Exponential growth and decay (Part 14): Logistic growth model

In this series of posts, I provide a deeper look at common applications of exponential functions that arise in an Algebra II or Precalculus class. In the previous posts in this series, I considered financial applications, radioactive decay, and Newton’s Law of Cooling.

Today, I introduce the logistic growth model, which describes how an infection (like a disease, a rumor, or advertise) spreads in a population. Before I actually present the formula to my students, I usually perform a 8- to 10-minute demonstration to convince students that the formula actually works. This demonstration works well with between 15 and 45 students; I have personally not attempted this demo with a class larger than 45.

I wish I could take credit for the idea behind this demonstration. I’m afraid I can’t remember who told me the idea behind this demo about 15 years ago, but I’m thankful to him or her for this idea, as I’ve used it with great success over the years when teaching Precalculus and even when teaching Differential Equations.

Here’s the demonstration:

1. The class period before the demo, I ask my students to bring their calculators to class.

2. On the day of the demo, I prepare slips of paper with the numbers 1, 2, 3, etc. I hand these to my students as they take their seats before class starts (and, as needed, to students who arrive late).

3. I tell the class that we’re going to model how a rumor gets spread. On the chalkboard, I write down the numbers 0, 1, 2, …, up to $N$, the number of students in the class that day. Invariably, I get asked, “What’s the rumor?” In response, I’ll playfully point to someone in the front row and say, “The rumor is about him.”

4. I point out that, at time 0, only one person has heard the rumor…. me. I’m person number 0 (confirming the popular belief of my students). So I’ll cross out the 0 on the board and mark on a table that only one person has heard the rumor so far. (Here’s the spreadsheet that I’ve used to keep track of this information while simultaneously making a graph of the data: logisitic).

5. I begin to spread the rumor. To spread the rumor, I use my calculator to get a random number between $0$ and $N$. This can be done by just using the built-in random number generator found on many calculators and then multiplying by $N+1$. (After all, there are $L= N+1$ people in the room: $N$ students plus one instructor.) The part after the decimal point is not important; the number before the decimal point represents the next person to hear the rumor.

For example, in the figure below, I would tell that person #35 of my class of 37 students was the next to hear the rumor. (If my random number is 0, I’ll privately cheat and get until I get a random number other than 0. I only permit the possibility of cheating on the first step so that the data fits the predicted curve as accurately as possible.)

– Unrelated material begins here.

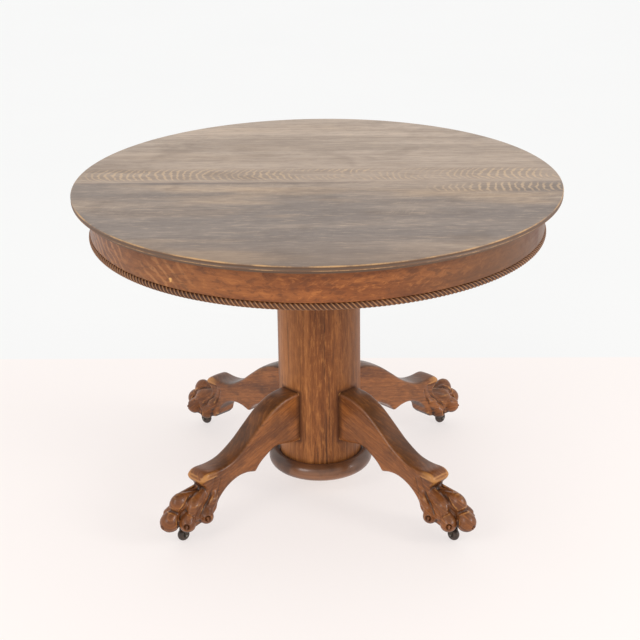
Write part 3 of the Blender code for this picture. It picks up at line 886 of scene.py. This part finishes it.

6. At this point, I’ll X out the number of the next person to hear the rumor (in this case, 35), and I then ask how many people have heard the rumor. Obviously, two people have heard the rumor. So I’ll note on the table that two people have heard the rumor after one step.

7. Now we repeat the process. I get a new random number, and I ask the first student to pull out his/her calculator to get a random number too. But there’s an important rule: if you get a number that’s already been called, that’s OK. This models what really happens when a rumor (or disease) spreads in a population — it’s perfectly possible to hear the rumor twice.

8. We repeat the process — X’ing out numbers that have been previously called and students calling out the next person to hear the rumor — until the entire class hears the rumor. At some point, it becomes easiest to ask students to only call out if they get a number that hasn’t been called yet. Invariably, there’s always one person at the end who hasn’t heard the rumor yet, and this student is often the subject of some good-natured ribbing. Eventually, a chart like the following is produced.

9. Students immediately see that this is a different type of function than pure exponential growth. It actually does start off looking like exponential growth, but at some point the curve levels off. This makes sense because there’s a limiting value of $L=N+1$ (in this case, 38), which can’t happen for a model like $A = A_0 e^{rt}$

10. The punchline is that the spreadsheet secretly computes the actual curve predicted by the logistic growth model. The numbers are actually located in column C, which is conveniently hidden beneath the graph. The function is

$A = \displaystyle \frac{L}{1 + (L-1)e^{-rt}}$,

where $r = \ln 2$. (Had each person the rumor to two different people at each step, then $r$ would have been equal to $r = \ln 3$.) Here’s the graph, superimposed upon the data collected from class. I can do this pretty quickly in class because the curve is actually already drawn in the figure above… but it’s drawn in gray, the same color as the background. By changing the color to black, the graph becomes clear:

I never expect the curve to exactly fit the data, but it should come pretty close. After this fairly dramatic revelation, my students are completely sold that the mathematics that I’m about to show them actually works.